Stated problem -
Repeat the whole listing below, word for word.

Given material -
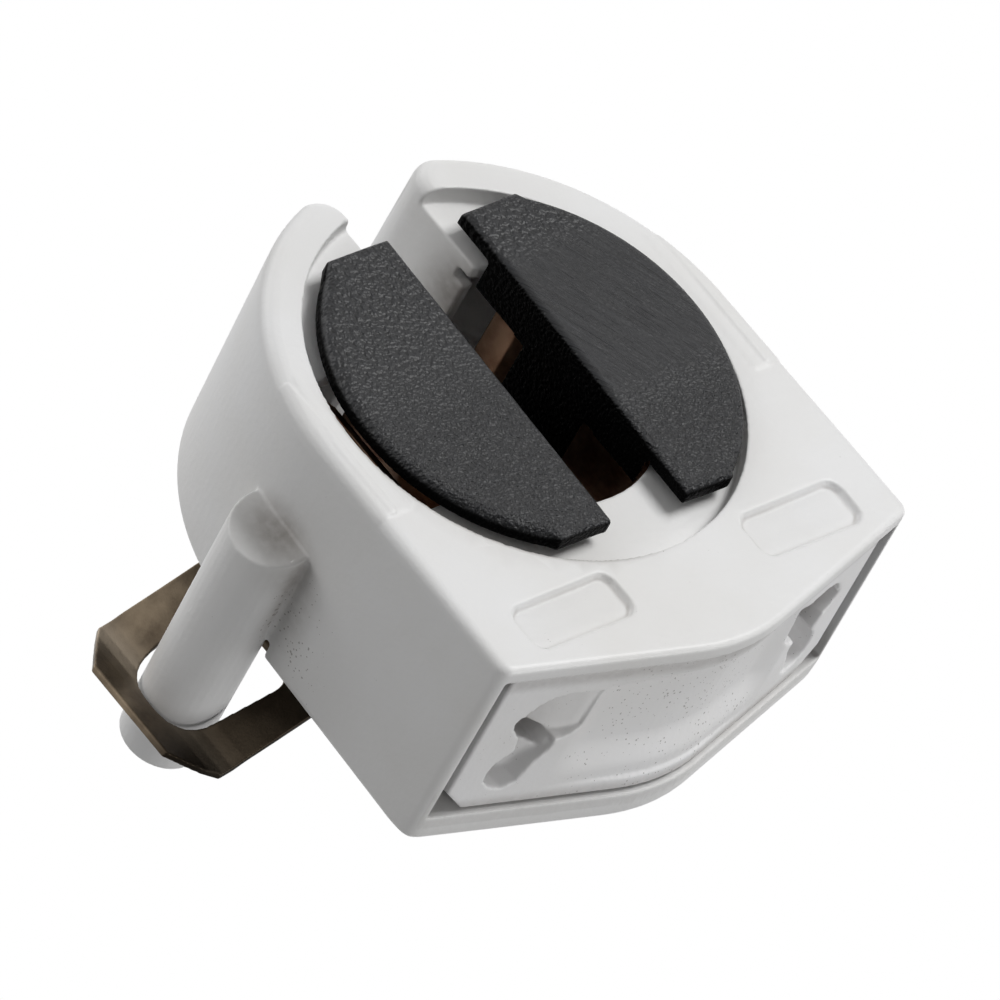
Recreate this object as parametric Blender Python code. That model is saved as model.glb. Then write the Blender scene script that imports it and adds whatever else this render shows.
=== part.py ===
# Fluorescent tube lamp holder for a two-pin lamp cap, modelled in metres.
# X runs to the right of the face, Y from the face to the back, Z up to the slot.
# The origin is on the lamp axis, in the plane of the housing's face.
import math

import bmesh
import bpy
from mathutils import Matrix

MM = 0.001

# rotor disc and the recess that holds it; the shell goes round the recess
ROTOR_R = 6.896 * MM
RECESS_R = ROTOR_R + 0.464 * MM
RIM = 1.41 * MM

# housing shell
DOME_R = RECESS_R + RIM
DOME_Z = -0.04 * MM
CORNER_X = DOME_R + 0.07 * MM
CORNER_Z = -9.24 * MM
CORNER_R = 0.44 * MM
APEX_Z = -11.48 * MM
APEX_R = 7.2 * MM
FACE_ROUND = 0.54 * MM
FACE_ROUND_CORNER = 0.34 * MM
FACE_ROUND_LOW = 0.16 * MM
DEPTH = 8.4 * MM
TAPER = 0.35 * MM
GROOVE_HALF = 1.52 * MM
GROOVE_DEPTH = 0.76 * MM
PLAN_ROUND = 0.36 * MM
BACK_ROUND = 0.28 * MM
FACE_WALL = 0.64 * MM
SIDE_WALL = 0.32 * MM
BACK_WALL = 1.2 * MM

# round recess, its ledge and the hole for the rotor's neck
RECESS_X = -0.096 * MM
RECESS_DEPTH = 0.664 * MM
LEDGE = 0.5 * MM
CUP_WALL = 0.48 * MM
WINDOW_Z = 2.72 * MM
NECK_HOLE_R = 4.68 * MM

# lamp pin slot through the top of the shell
SLOT_X = 0.16 * MM
SLOT_HALF = 1.544 * MM
SLOT_WALL = 0.56 * MM
SLOT_DEPTH = DEPTH - BACK_WALL - 0.32 * MM
SLOT_CORNER_R = 1.0 * MM
SLOT_EDGE = 0.55 * MM

# shallow panels and low lands on the face
PANEL_X = 4.944 * MM
PANEL_Z = -8.144 * MM
PANEL_W = 4.28 * MM
PANEL_H = 1.76 * MM
PANEL_R = 0.48 * MM
PANEL_DEPTH = 0.12 * MM
LAND_WIDE = 0.2 * MM
LAND_Z = 2.816 * MM
LAND_OUT = 0.032 * MM

# pegs on the side walls
PEG_X = CORNER_X + 0.04 * MM
PEG_Z = 0.13 * MM
PEG_Z_END = -0.02 * MM
PEG_R = 1.45 * MM
PEG_R_END = 1.37 * MM
PEG_START = 4.1 * MM
PEG_SLANT = 0.9 * MM
PEG_END = DEPTH + 5.44 * MM
PEG_TIP = 0.2 * MM

# rotor
ROTOR_SHIFT_L = 0.08 * MM
ROTOR_SHIFT_R = 0.224 * MM
FLANGE_BEVEL = 0.24 * MM
FLANGE_BEVEL_L = 0.52 * MM
ROTOR_TURN = -1.5
ROTOR_OUT = 0.384 * MM
FLANGE = 0.576 * MM
ROTOR_FLAT = ROTOR_R - 1.056 * MM
ROTOR_FLAT_LOW = ROTOR_R - 0.856 * MM
ROTOR_SLOT = 1.6 * MM
FLANGE_EDGE = 0.2 * MM
FLANGE_EDGE_L = 0.4 * MM
FLANGE_EDGE_SLOT = 0.1 * MM
FLANGE_EDGE_SLOT_R = 0.2 * MM
NECK_R = 4.52 * MM
NECK_BACK = 1.32 * MM
LUG_R = 4.96 * MM
LUG_HALF = 0.88 * MM
LUG_BACK = 1.46 * MM
HUB_R = 2.4 * MM
HUB_BACK = DEPTH - BACK_WALL - 0.64 * MM

# contact springs
SHEET = 0.28 * MM
CONTACT_FRONT = 1.32 * MM
CONTACT_BACK = DEPTH - BACK_WALL - 2.0 * MM
LEAF_X = CORNER_X - 2.8 * MM
LEAF_TOP = 1.96 * MM
LEAF_LOW = -1.28 * MM
TERMINAL_X = CORNER_X - 2.0 * MM
TERMINAL_LOW = -6.9 * MM
LINK_Z = -5.3 * MM
BLADE_FRONT = 1.56 * MM
BLADE_X = 3.75 * MM
BLADE_TIP_X = 2.64 * MM
BLADE_BEND = 2.4 * MM
BLADE_TOP = 3.36 * MM

# wiring insert slid in from below
INSERT_GAP = 0.12 * MM
INSERT_SINK = 0.16 * MM
INSERT_TOP = -7.2 * MM
INSERT_CHAMFER = 0.8 * MM
ENTRY_IN = 4.3 * MM
ENTRY_OUT = CORNER_X - 1.81 * MM
ENTRY_FRONT = 1.76 * MM
ENTRY_BACK = DEPTH - BACK_WALL - 0.88 * MM
FUNNEL_STEEP = 0.42
BAY_STEEP = 0.65
MIDDLE_HALF = 4.6 * MM
MIDDLE_DEEP = 0.16 * MM

# leaf spring on the pegs
SPRING_T = 0.24 * MM
SPRING_HALF = 3.13 * MM
SPRING_SEAT_X = 4.48 * MM
SPRING_RISE_X = PEG_X + 1.08 * MM
SPRING_RISE_Y = 3.08 * MM
SPRING_TIP_X = PEG_X + 2.5 * MM
SPRING_TIP_Y = 2.8 * MM
SPRING_TIP_HALF = 1.816 * MM
HOLE_HALF = 1.46 * MM
HOLE_HALF_IN = 1.84 * MM
HOLE_IN = PEG_X - 2.4 * MM
HOLE_OUT = PEG_X + 1.46 * MM
GAP = 0.24 * MM


def clear_scene():
    """Empty the file so that only the holder is in it."""
    for ob in list(bpy.data.objects):
        bpy.data.objects.remove(ob, do_unlink=True)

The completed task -
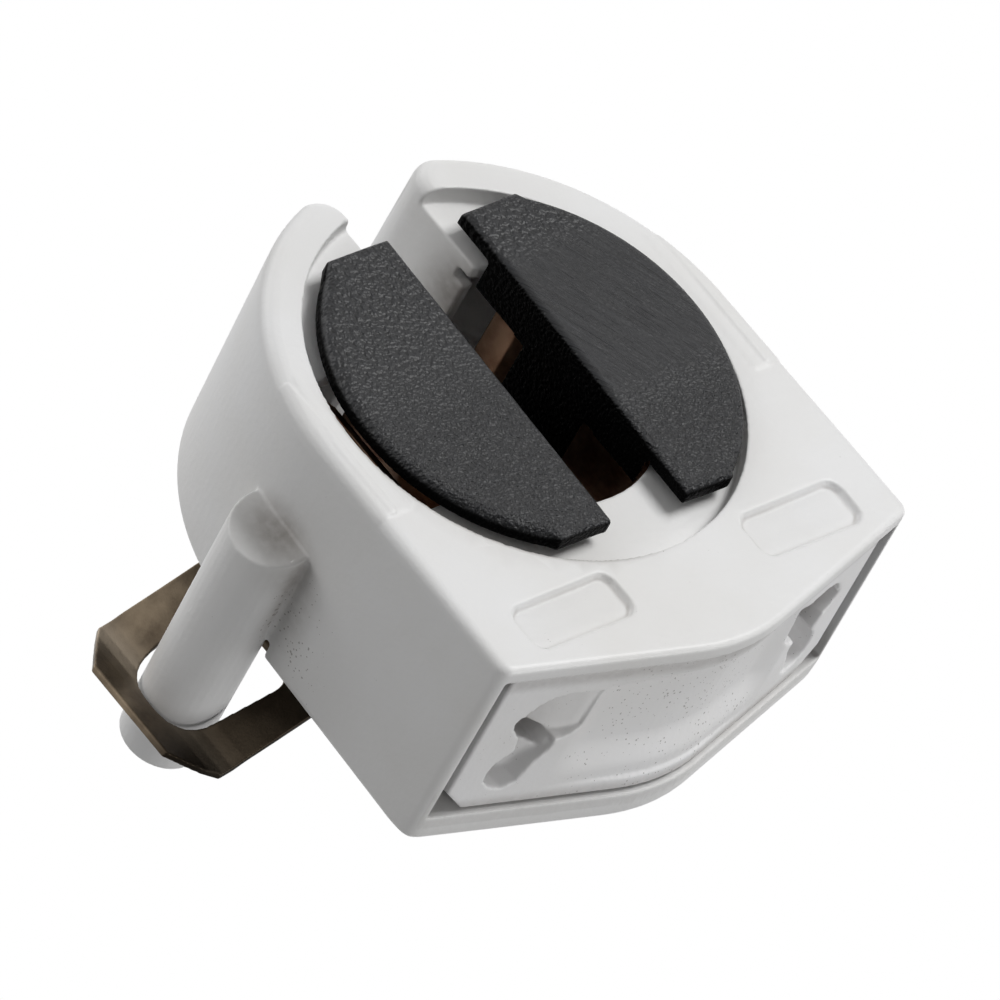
Recreate this object as parametric Blender Python code. That model is saved as model.glb. Then write the Blender scene script that imports it and adds whatever else this render shows.
=== part.py ===
# Fluorescent tube lamp holder for a two-pin lamp cap, modelled in metres.
# X runs to the right of the face, Y from the face to the back, Z up to the slot.
# The origin is on the lamp axis, in the plane of the housing's face.
import math

import bmesh
import bpy
from mathutils import Matrix

MM = 0.001

# rotor disc and the recess that holds it; the shell goes round the recess
ROTOR_R = 6.896 * MM
RECESS_R = ROTOR_R + 0.464 * MM
RIM = 1.41 * MM

# housing shell
DOME_R = RECESS_R + RIM
DOME_Z = -0.04 * MM
CORNER_X = DOME_R + 0.07 * MM
CORNER_Z = -9.24 * MM
CORNER_R = 0.44 * MM
APEX_Z = -11.48 * MM
APEX_R = 7.2 * MM
FACE_ROUND = 0.54 * MM
FACE_ROUND_CORNER = 0.34 * MM
FACE_ROUND_LOW = 0.16 * MM
DEPTH = 8.4 * MM
TAPER = 0.35 * MM
GROOVE_HALF = 1.52 * MM
GROOVE_DEPTH = 0.76 * MM
PLAN_ROUND = 0.36 * MM
BACK_ROUND = 0.28 * MM
FACE_WALL = 0.64 * MM
SIDE_WALL = 0.32 * MM
BACK_WALL = 1.2 * MM

# round recess, its ledge and the hole for the rotor's neck
RECESS_X = -0.096 * MM
RECESS_DEPTH = 0.664 * MM
LEDGE = 0.5 * MM
CUP_WALL = 0.48 * MM
WINDOW_Z = 2.72 * MM
NECK_HOLE_R = 4.68 * MM

# lamp pin slot through the top of the shell
SLOT_X = 0.16 * MM
SLOT_HALF = 1.544 * MM
SLOT_WALL = 0.56 * MM
SLOT_DEPTH = DEPTH - BACK_WALL - 0.32 * MM
SLOT_CORNER_R = 1.0 * MM
SLOT_EDGE = 0.55 * MM

# shallow panels and low lands on the face
PANEL_X = 4.944 * MM
PANEL_Z = -8.144 * MM
PANEL_W = 4.28 * MM
PANEL_H = 1.76 * MM
PANEL_R = 0.48 * MM
PANEL_DEPTH = 0.12 * MM
LAND_WIDE = 0.2 * MM
LAND_Z = 2.816 * MM
LAND_OUT = 0.032 * MM

# pegs on the side walls
PEG_X = CORNER_X + 0.04 * MM
PEG_Z = 0.13 * MM
PEG_Z_END = -0.02 * MM
PEG_R = 1.45 * MM
PEG_R_END = 1.37 * MM
PEG_START = 4.1 * MM
PEG_SLANT = 0.9 * MM
PEG_END = DEPTH + 5.44 * MM
PEG_TIP = 0.2 * MM

# rotor
ROTOR_SHIFT_L = 0.08 * MM
ROTOR_SHIFT_R = 0.224 * MM
FLANGE_BEVEL = 0.24 * MM
FLANGE_BEVEL_L = 0.52 * MM
ROTOR_TURN = -1.5
ROTOR_OUT = 0.384 * MM
FLANGE = 0.576 * MM
ROTOR_FLAT = ROTOR_R - 1.056 * MM
ROTOR_FLAT_LOW = ROTOR_R - 0.856 * MM
ROTOR_SLOT = 1.6 * MM
FLANGE_EDGE = 0.2 * MM
FLANGE_EDGE_L = 0.4 * MM
FLANGE_EDGE_SLOT = 0.1 * MM
FLANGE_EDGE_SLOT_R = 0.2 * MM
NECK_R = 4.52 * MM
NECK_BACK = 1.32 * MM
LUG_R = 4.96 * MM
LUG_HALF = 0.88 * MM
LUG_BACK = 1.46 * MM
HUB_R = 2.4 * MM
HUB_BACK = DEPTH - BACK_WALL - 0.64 * MM

# contact springs
SHEET = 0.28 * MM
CONTACT_FRONT = 1.32 * MM
CONTACT_BACK = DEPTH - BACK_WALL - 2.0 * MM
LEAF_X = CORNER_X - 2.8 * MM
LEAF_TOP = 1.96 * MM
LEAF_LOW = -1.28 * MM
TERMINAL_X = CORNER_X - 2.0 * MM
TERMINAL_LOW = -6.9 * MM
LINK_Z = -5.3 * MM
BLADE_FRONT = 1.56 * MM
BLADE_X = 3.75 * MM
BLADE_TIP_X = 2.64 * MM
BLADE_BEND = 2.4 * MM
BLADE_TOP = 3.36 * MM

# wiring insert slid in from below
INSERT_GAP = 0.12 * MM
INSERT_SINK = 0.16 * MM
INSERT_TOP = -7.2 * MM
INSERT_CHAMFER = 0.8 * MM
ENTRY_IN = 4.3 * MM
ENTRY_OUT = CORNER_X - 1.81 * MM
ENTRY_FRONT = 1.76 * MM
ENTRY_BACK = DEPTH - BACK_WALL - 0.88 * MM
FUNNEL_STEEP = 0.42
BAY_STEEP = 0.65
MIDDLE_HALF = 4.6 * MM
MIDDLE_DEEP = 0.16 * MM

# leaf spring on the pegs
SPRING_T = 0.24 * MM
SPRING_HALF = 3.13 * MM
SPRING_SEAT_X = 4.48 * MM
SPRING_RISE_X = PEG_X + 1.08 * MM
SPRING_RISE_Y = 3.08 * MM
SPRING_TIP_X = PEG_X + 2.5 * MM
SPRING_TIP_Y = 2.8 * MM
SPRING_TIP_HALF = 1.816 * MM
HOLE_HALF = 1.46 * MM
HOLE_HALF_IN = 1.84 * MM
HOLE_IN = PEG_X - 2.4 * MM
HOLE_OUT = PEG_X + 1.46 * MM
GAP = 0.24 * MM


def clear_scene():
    """Empty the file so that only the holder is in it."""
    for ob in list(bpy.data.objects):
        bpy.data.objects.remove(ob, do_unlink=True)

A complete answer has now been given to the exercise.